====== Supplied information
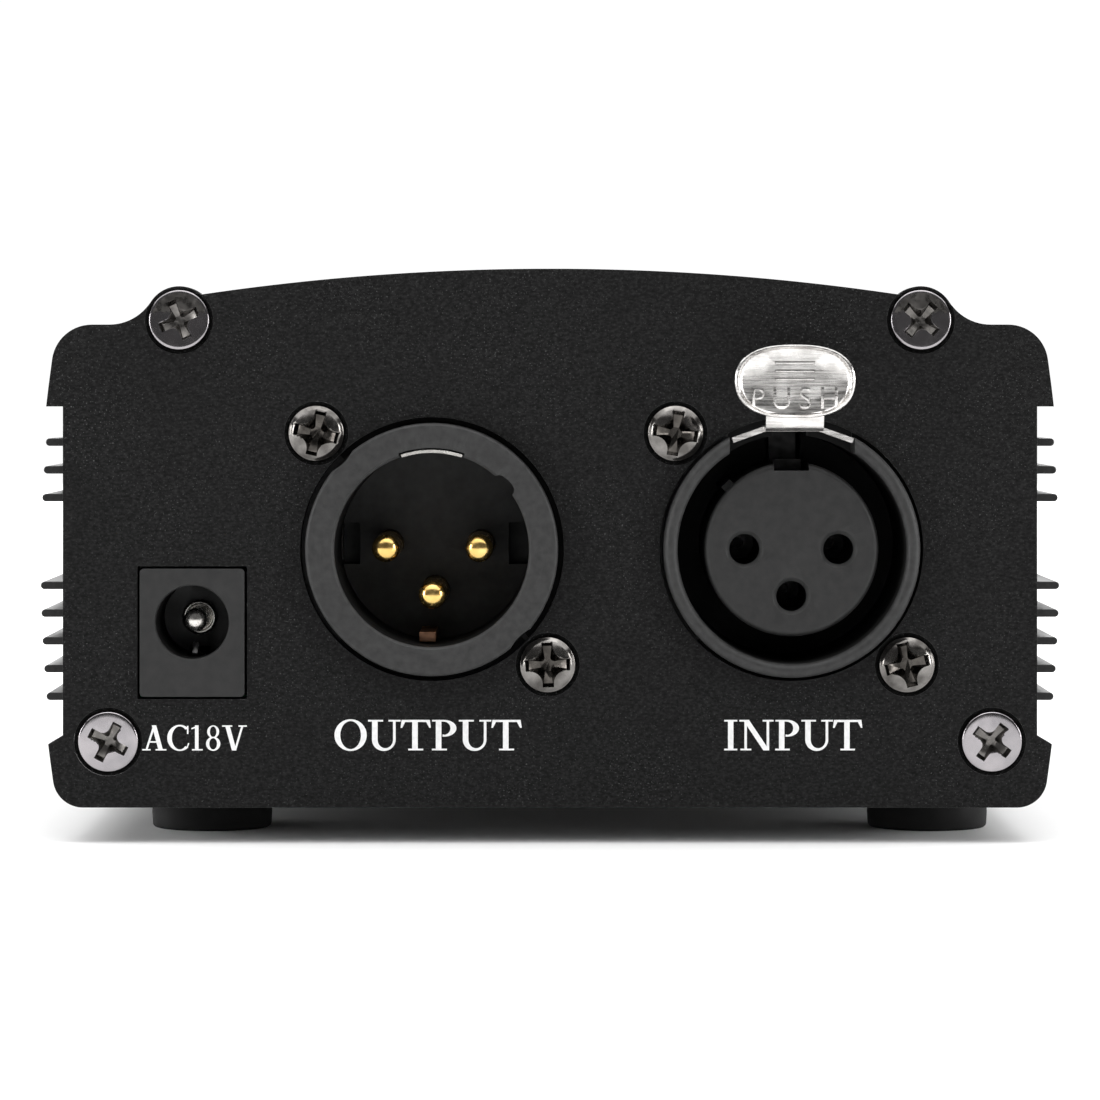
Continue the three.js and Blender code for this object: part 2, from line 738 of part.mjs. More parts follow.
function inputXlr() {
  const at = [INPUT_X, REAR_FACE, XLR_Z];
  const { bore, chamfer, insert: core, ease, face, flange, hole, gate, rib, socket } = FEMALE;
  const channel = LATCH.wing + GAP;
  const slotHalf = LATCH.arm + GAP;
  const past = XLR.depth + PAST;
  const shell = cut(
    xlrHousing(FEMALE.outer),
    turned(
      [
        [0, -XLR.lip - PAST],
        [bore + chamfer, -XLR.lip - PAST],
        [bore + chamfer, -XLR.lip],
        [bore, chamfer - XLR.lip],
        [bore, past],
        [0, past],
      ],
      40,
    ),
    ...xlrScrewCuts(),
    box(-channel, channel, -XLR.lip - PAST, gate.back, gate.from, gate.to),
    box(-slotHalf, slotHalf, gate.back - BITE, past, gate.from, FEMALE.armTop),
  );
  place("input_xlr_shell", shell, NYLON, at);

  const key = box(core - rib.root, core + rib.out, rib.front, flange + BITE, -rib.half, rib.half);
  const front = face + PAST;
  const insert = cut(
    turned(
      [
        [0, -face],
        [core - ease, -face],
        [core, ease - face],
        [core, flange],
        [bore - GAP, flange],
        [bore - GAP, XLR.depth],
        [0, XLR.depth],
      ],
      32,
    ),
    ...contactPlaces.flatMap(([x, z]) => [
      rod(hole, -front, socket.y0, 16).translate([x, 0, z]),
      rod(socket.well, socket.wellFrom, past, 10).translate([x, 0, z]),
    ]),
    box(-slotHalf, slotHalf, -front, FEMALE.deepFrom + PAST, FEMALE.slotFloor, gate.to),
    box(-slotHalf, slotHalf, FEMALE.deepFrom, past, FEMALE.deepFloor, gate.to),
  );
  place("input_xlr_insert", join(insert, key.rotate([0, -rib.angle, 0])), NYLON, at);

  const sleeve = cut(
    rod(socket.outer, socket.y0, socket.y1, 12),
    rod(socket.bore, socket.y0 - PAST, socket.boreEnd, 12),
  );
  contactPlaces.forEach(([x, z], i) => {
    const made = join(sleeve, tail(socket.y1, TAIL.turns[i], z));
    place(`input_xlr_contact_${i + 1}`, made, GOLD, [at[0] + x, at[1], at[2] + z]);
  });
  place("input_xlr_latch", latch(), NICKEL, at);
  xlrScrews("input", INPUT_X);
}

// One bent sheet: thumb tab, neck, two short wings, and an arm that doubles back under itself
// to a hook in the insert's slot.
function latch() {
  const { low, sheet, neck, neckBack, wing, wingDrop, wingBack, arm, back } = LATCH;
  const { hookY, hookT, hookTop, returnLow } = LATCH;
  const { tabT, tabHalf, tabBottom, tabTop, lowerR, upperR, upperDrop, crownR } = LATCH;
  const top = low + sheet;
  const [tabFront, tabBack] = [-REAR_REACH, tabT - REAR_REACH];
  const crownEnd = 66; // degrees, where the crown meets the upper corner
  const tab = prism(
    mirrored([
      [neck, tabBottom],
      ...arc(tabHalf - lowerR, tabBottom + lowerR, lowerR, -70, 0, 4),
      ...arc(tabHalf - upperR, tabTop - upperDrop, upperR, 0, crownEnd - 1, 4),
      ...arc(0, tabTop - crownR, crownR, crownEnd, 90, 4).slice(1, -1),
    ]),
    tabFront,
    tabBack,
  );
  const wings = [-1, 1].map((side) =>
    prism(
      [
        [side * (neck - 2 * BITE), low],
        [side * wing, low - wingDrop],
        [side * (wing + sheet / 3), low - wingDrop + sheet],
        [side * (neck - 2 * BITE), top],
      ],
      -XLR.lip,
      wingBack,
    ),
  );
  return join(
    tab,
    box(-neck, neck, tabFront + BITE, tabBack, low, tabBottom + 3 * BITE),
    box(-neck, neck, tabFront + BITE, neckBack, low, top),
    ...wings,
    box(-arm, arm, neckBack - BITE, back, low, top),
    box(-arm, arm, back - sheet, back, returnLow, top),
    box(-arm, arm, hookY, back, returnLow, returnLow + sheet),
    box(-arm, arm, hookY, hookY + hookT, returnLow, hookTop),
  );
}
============
====== Supplied information
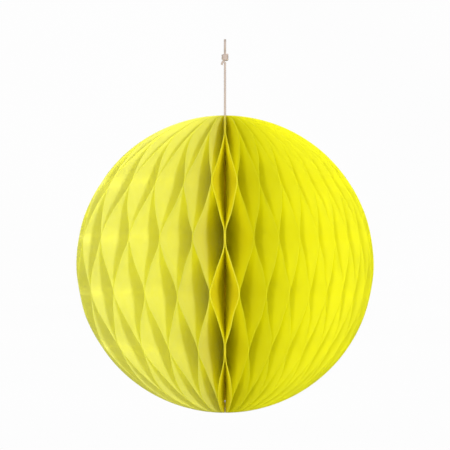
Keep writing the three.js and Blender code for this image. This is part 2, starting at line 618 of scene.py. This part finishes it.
============
Retype only what lies between the line bearing "Continue the three.js" and the line bearing "0])), NYLON, at);", keeping both of those lines.

● Task solution
Continue the three.js and Blender code for this object: part 2, from line 738 of part.mjs. More parts follow.
function inputXlr() {
  const at = [INPUT_X, REAR_FACE, XLR_Z];
  const { bore, chamfer, insert: core, ease, face, flange, hole, gate, rib, socket } = FEMALE;
  const channel = LATCH.wing + GAP;
  const slotHalf = LATCH.arm + GAP;
  const past = XLR.depth + PAST;
  const shell = cut(
    xlrHousing(FEMALE.outer),
    turned(
      [
        [0, -XLR.lip - PAST],
        [bore + chamfer, -XLR.lip - PAST],
        [bore + chamfer, -XLR.lip],
        [bore, chamfer - XLR.lip],
        [bore, past],
        [0, past],
      ],
      40,
    ),
    ...xlrScrewCuts(),
    box(-channel, channel, -XLR.lip - PAST, gate.back, gate.from, gate.to),
    box(-slotHalf, slotHalf, gate.back - BITE, past, gate.from, FEMALE.armTop),
  );
  place("input_xlr_shell", shell, NYLON, at);

  const key = box(core - rib.root, core + rib.out, rib.front, flange + BITE, -rib.half, rib.half);
  const front = face + PAST;
  const insert = cut(
    turned(
      [
        [0, -face],
        [core - ease, -face],
        [core, ease - face],
        [core, flange],
        [bore - GAP, flange],
        [bore - GAP, XLR.depth],
        [0, XLR.depth],
      ],
      32,
    ),
    ...contactPlaces.flatMap(([x, z]) => [
      rod(hole, -front, socket.y0, 16).translate([x, 0, z]),
      rod(socket.well, socket.wellFrom, past, 10).translate([x, 0, z]),
    ]),
    box(-slotHalf, slotHalf, -front, FEMALE.deepFrom + PAST, FEMALE.slotFloor, gate.to),
    box(-slotHalf, slotHalf, FEMALE.deepFrom, past, FEMALE.deepFloor, gate.to),
  );
  place("input_xlr_insert", join(insert, key.rotate([0, -rib.angle, 0])), NYLON, at);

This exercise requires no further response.